▸ **Data extract**
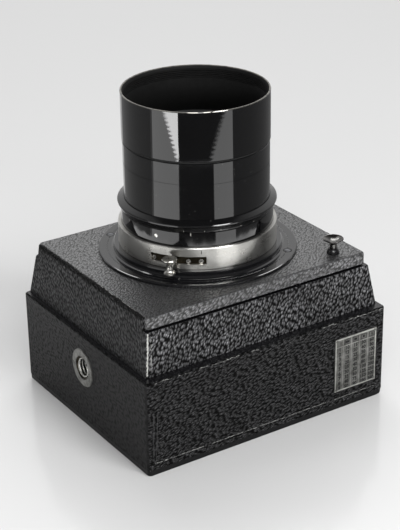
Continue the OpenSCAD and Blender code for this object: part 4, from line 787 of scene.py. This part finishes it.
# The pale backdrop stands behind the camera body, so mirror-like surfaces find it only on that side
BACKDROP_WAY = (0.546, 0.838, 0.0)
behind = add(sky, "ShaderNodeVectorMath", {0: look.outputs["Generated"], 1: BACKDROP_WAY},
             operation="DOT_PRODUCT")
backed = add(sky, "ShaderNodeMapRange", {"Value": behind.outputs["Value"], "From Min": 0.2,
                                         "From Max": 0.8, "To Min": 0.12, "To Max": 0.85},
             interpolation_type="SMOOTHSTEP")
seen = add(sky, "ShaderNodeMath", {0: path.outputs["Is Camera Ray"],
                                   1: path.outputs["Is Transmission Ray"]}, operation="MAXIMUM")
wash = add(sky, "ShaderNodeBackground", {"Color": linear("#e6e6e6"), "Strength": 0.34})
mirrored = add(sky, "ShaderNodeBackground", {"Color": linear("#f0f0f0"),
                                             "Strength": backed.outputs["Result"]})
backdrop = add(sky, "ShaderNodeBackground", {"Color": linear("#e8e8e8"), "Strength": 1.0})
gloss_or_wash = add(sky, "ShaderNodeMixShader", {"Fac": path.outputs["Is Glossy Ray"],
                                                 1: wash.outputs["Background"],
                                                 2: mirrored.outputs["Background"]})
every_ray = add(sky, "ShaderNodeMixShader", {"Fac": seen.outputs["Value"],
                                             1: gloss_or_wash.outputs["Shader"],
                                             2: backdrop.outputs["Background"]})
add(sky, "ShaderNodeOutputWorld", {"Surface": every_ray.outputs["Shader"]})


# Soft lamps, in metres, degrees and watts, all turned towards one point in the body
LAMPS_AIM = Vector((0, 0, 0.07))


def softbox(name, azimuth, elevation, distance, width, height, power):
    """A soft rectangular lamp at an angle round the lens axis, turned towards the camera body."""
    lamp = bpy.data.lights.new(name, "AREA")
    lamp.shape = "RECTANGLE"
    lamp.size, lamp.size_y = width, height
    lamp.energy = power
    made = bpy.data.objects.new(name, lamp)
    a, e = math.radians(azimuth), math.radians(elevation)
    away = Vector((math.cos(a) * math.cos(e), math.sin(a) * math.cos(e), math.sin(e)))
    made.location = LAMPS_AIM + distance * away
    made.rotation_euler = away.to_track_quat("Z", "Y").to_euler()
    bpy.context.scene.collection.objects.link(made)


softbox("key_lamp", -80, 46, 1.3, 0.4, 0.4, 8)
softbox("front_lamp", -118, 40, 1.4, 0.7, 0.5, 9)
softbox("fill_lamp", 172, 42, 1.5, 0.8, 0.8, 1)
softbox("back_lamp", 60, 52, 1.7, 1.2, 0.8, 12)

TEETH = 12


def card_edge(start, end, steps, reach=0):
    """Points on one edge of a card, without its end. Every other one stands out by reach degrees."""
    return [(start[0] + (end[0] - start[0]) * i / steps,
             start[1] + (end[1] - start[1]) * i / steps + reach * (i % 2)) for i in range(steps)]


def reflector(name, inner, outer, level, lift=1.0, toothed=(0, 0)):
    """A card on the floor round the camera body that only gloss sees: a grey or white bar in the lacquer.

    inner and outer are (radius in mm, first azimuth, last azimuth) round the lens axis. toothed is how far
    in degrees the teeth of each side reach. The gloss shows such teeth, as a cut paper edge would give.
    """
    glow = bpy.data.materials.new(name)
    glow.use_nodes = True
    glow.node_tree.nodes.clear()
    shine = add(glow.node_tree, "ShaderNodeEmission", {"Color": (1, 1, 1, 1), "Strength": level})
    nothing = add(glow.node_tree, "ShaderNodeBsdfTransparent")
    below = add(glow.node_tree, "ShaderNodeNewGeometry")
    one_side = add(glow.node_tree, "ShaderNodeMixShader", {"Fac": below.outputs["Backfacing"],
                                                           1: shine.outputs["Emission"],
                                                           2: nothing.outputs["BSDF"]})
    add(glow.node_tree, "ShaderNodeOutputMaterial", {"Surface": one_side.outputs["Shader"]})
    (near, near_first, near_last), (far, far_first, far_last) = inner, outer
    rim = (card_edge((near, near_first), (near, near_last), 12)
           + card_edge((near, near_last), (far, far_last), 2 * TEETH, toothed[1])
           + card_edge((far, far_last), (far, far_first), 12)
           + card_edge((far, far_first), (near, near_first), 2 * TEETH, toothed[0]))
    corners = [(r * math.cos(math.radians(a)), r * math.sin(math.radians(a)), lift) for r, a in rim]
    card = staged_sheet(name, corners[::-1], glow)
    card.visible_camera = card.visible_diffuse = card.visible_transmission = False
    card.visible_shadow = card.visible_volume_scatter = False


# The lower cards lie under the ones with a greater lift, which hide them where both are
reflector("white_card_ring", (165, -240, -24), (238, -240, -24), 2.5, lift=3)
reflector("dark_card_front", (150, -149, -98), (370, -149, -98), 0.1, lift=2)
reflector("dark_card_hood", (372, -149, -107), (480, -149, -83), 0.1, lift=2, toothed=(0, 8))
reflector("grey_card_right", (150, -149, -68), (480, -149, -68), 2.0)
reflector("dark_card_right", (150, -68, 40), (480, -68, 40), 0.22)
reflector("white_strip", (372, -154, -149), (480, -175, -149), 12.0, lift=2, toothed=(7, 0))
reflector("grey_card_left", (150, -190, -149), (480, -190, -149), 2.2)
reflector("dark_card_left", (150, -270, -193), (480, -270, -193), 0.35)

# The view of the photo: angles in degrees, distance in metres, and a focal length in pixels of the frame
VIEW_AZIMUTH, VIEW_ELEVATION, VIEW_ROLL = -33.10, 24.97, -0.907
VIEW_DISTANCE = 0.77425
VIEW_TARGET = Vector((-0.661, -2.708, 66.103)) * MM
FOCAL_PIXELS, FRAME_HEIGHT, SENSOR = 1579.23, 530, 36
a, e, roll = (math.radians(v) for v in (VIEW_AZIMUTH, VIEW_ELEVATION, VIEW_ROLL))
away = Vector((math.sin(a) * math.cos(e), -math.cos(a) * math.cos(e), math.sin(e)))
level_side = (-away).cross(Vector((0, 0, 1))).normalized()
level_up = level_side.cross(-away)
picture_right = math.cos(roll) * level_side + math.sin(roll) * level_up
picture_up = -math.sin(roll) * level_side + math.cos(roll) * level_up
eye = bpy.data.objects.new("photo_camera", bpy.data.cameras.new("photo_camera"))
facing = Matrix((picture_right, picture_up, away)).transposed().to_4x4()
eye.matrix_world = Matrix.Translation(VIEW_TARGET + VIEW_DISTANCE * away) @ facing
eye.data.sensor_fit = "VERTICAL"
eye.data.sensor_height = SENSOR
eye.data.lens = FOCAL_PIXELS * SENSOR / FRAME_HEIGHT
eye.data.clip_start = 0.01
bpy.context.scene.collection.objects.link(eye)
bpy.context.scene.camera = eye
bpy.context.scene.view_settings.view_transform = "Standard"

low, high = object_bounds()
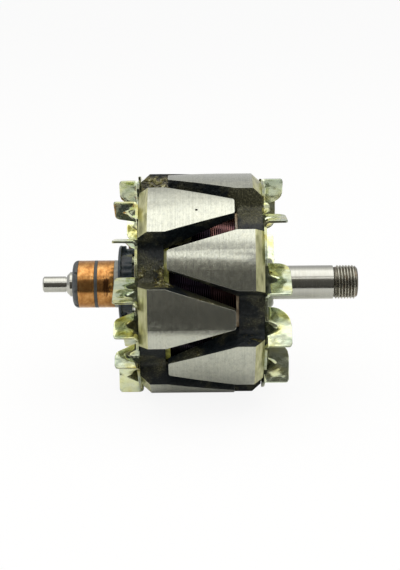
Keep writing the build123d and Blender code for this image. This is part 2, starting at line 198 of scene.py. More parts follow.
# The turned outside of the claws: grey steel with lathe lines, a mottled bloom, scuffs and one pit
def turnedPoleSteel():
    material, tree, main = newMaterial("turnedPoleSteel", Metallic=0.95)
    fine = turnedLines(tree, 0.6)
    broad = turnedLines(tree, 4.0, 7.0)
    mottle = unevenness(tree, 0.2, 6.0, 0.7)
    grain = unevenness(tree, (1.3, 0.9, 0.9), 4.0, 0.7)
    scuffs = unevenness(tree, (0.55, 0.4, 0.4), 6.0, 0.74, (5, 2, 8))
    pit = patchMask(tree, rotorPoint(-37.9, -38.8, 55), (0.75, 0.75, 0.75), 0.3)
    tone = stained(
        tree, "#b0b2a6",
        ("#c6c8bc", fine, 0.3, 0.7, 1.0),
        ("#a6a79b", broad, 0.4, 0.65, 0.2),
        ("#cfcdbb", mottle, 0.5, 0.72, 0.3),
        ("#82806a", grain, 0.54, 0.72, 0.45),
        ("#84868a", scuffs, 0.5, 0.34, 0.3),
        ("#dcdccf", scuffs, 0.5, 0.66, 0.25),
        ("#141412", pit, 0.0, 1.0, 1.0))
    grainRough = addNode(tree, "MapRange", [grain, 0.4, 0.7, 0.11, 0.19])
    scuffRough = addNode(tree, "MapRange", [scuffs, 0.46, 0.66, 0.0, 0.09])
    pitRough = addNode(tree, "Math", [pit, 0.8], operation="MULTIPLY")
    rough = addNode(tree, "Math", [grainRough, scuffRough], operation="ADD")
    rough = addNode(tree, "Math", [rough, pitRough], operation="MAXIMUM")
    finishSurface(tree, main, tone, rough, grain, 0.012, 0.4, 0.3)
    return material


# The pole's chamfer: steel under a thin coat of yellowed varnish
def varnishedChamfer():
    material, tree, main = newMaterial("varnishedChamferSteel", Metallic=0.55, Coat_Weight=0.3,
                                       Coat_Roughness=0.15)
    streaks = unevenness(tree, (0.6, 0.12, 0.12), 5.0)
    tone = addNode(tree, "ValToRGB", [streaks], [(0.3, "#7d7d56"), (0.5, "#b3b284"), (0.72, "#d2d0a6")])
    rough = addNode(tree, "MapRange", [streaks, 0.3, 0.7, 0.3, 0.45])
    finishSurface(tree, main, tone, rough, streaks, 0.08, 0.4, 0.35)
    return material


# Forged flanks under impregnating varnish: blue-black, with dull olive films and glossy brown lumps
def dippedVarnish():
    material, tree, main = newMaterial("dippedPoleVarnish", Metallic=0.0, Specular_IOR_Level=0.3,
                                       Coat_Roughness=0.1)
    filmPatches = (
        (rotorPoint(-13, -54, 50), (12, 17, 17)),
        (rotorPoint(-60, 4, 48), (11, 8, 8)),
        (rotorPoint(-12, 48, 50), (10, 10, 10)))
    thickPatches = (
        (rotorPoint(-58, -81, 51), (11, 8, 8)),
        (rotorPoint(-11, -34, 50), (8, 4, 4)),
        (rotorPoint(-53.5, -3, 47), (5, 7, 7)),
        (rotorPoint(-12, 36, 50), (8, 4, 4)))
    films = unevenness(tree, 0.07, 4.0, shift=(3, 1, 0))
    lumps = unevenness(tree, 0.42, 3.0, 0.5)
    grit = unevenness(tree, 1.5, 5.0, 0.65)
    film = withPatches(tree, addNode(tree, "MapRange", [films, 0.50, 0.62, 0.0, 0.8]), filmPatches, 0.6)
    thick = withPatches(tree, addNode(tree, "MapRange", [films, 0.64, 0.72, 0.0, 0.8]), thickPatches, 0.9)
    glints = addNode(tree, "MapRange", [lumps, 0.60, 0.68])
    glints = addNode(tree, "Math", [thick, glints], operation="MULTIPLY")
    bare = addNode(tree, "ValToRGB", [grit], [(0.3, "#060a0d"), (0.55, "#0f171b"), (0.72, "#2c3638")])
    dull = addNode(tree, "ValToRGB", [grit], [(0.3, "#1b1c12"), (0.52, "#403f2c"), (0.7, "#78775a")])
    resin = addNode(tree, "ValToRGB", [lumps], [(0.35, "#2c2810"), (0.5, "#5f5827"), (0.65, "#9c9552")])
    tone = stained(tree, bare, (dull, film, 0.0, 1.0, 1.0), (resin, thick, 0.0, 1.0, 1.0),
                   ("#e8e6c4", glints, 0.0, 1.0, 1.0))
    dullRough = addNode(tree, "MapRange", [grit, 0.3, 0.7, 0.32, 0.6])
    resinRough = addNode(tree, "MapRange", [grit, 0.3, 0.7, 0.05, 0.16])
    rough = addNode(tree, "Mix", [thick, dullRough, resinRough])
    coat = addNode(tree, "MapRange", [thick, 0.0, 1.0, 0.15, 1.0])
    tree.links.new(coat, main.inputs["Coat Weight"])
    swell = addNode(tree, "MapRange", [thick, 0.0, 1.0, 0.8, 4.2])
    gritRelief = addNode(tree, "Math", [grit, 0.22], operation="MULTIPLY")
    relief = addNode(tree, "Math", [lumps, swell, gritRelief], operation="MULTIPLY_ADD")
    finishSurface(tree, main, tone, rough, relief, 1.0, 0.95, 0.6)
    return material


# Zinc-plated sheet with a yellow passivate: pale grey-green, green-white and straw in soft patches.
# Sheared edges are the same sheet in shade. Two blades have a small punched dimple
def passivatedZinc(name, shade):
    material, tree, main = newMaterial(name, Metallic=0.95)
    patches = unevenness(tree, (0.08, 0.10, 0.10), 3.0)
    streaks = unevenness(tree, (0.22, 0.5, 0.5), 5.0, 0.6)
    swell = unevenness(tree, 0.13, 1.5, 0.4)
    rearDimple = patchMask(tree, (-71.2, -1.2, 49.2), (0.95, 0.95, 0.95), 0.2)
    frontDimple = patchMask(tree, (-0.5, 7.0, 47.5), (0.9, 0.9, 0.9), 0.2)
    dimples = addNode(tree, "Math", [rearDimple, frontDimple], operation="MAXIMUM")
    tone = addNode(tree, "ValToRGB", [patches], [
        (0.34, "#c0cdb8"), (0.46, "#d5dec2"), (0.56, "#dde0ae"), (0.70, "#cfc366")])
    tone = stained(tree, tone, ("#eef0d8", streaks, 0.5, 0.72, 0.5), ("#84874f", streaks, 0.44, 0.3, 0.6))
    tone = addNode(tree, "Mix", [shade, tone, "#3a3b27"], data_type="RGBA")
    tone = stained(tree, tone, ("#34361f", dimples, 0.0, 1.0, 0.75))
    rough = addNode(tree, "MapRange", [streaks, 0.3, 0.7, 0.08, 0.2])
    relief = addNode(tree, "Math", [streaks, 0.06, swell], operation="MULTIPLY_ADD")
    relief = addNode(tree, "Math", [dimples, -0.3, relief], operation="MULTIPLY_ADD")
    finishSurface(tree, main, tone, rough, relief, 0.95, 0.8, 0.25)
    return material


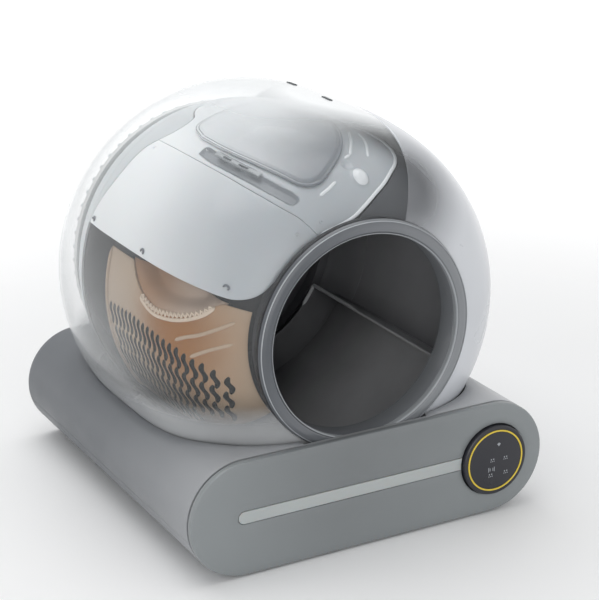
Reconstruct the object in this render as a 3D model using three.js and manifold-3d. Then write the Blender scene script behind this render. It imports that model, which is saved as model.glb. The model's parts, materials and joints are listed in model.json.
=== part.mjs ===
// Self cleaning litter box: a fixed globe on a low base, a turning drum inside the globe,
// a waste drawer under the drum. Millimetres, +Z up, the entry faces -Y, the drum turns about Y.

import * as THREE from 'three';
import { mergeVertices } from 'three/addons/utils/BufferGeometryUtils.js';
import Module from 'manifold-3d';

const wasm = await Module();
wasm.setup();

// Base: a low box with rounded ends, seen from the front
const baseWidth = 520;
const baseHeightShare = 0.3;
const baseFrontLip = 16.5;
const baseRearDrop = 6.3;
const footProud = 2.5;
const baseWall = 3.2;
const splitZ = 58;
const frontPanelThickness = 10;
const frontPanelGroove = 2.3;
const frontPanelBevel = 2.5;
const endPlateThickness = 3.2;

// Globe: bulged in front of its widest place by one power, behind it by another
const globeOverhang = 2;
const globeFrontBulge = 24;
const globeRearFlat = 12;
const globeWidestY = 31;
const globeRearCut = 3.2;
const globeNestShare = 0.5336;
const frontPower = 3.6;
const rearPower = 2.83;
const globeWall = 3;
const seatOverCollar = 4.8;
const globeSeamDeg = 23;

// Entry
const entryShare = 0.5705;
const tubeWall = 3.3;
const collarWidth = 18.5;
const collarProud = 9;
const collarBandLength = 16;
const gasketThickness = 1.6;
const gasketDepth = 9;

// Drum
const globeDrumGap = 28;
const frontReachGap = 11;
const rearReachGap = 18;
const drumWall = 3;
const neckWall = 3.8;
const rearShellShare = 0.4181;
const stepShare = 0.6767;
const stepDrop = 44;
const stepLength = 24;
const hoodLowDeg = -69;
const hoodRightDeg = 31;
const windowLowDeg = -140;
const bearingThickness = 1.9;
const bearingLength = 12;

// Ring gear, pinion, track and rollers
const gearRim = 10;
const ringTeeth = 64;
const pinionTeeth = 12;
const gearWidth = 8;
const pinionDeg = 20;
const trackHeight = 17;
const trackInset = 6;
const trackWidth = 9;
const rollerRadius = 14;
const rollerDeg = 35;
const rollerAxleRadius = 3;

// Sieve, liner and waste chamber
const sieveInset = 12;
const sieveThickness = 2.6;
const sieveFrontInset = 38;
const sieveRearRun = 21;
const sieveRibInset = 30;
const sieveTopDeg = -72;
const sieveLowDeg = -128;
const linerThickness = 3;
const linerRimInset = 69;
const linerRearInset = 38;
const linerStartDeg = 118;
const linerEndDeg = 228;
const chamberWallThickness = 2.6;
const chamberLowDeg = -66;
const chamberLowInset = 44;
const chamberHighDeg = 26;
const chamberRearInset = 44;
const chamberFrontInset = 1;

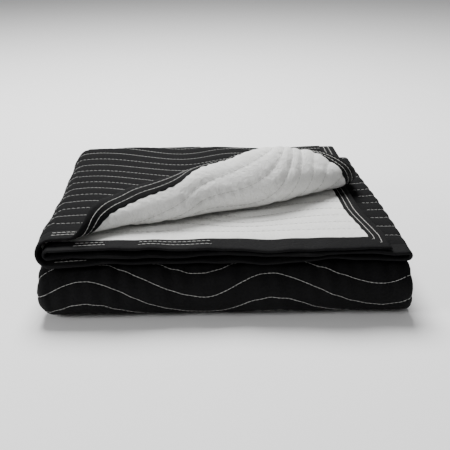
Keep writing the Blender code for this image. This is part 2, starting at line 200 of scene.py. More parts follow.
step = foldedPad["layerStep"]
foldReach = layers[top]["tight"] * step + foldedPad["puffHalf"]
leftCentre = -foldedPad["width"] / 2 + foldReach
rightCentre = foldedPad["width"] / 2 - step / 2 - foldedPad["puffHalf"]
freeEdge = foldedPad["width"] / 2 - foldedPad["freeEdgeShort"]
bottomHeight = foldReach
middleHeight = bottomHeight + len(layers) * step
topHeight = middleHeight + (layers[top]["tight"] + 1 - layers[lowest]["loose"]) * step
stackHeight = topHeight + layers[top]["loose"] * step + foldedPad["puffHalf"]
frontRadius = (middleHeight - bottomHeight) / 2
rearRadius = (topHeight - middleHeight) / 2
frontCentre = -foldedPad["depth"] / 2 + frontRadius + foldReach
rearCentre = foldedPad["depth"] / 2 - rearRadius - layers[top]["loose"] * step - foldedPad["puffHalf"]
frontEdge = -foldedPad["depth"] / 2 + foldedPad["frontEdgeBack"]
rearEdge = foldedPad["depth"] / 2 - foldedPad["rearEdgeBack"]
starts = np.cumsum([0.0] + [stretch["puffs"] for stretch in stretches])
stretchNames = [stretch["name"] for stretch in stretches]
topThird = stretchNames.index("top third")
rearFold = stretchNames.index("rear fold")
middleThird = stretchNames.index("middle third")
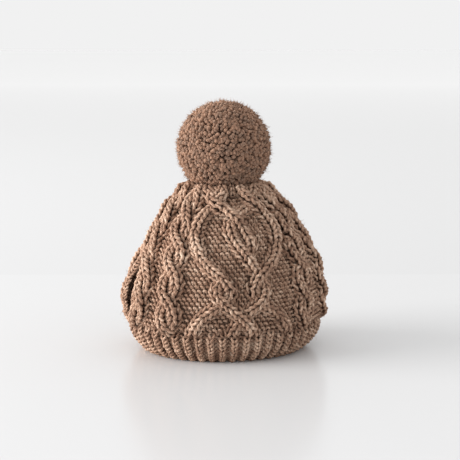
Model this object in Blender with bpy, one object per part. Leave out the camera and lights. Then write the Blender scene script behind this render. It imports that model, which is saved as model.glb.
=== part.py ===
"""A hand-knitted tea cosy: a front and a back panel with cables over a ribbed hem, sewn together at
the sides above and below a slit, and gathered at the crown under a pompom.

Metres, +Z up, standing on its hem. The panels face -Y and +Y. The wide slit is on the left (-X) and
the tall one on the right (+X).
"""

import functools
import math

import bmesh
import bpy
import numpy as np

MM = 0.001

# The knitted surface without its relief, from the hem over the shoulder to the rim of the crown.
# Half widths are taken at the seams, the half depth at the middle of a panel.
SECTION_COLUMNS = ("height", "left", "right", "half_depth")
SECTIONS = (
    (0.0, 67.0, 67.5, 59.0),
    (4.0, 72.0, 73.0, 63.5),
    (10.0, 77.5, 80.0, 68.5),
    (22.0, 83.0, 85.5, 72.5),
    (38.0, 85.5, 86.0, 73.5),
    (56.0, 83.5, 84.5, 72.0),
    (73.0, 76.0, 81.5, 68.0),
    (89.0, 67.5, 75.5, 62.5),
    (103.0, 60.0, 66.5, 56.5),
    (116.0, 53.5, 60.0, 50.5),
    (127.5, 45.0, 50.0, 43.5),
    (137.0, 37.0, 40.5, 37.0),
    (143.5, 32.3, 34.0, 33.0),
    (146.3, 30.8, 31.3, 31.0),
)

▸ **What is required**
Looking at the data above, return every line from the one with "Reconstruct the object" down to the one with "const endPlateThickness = 3.2;", exactly and inclusively.

▸ **Expected answer**
Reconstruct the object in this render as a 3D model using three.js and manifold-3d. Then write the Blender scene script behind this render. It imports that model, which is saved as model.glb. The model's parts, materials and joints are listed in model.json.
=== part.mjs ===
// Self cleaning litter box: a fixed globe on a low base, a turning drum inside the globe,
// a waste drawer under the drum. Millimetres, +Z up, the entry faces -Y, the drum turns about Y.

import * as THREE from 'three';
import { mergeVertices } from 'three/addons/utils/BufferGeometryUtils.js';
import Module from 'manifold-3d';

const wasm = await Module();
wasm.setup();

// Base: a low box with rounded ends, seen from the front
const baseWidth = 520;
const baseHeightShare = 0.3;
const baseFrontLip = 16.5;
const baseRearDrop = 6.3;
const footProud = 2.5;
const baseWall = 3.2;
const splitZ = 58;
const frontPanelThickness = 10;
const frontPanelGroove = 2.3;
const frontPanelBevel = 2.5;
const endPlateThickness = 3.2;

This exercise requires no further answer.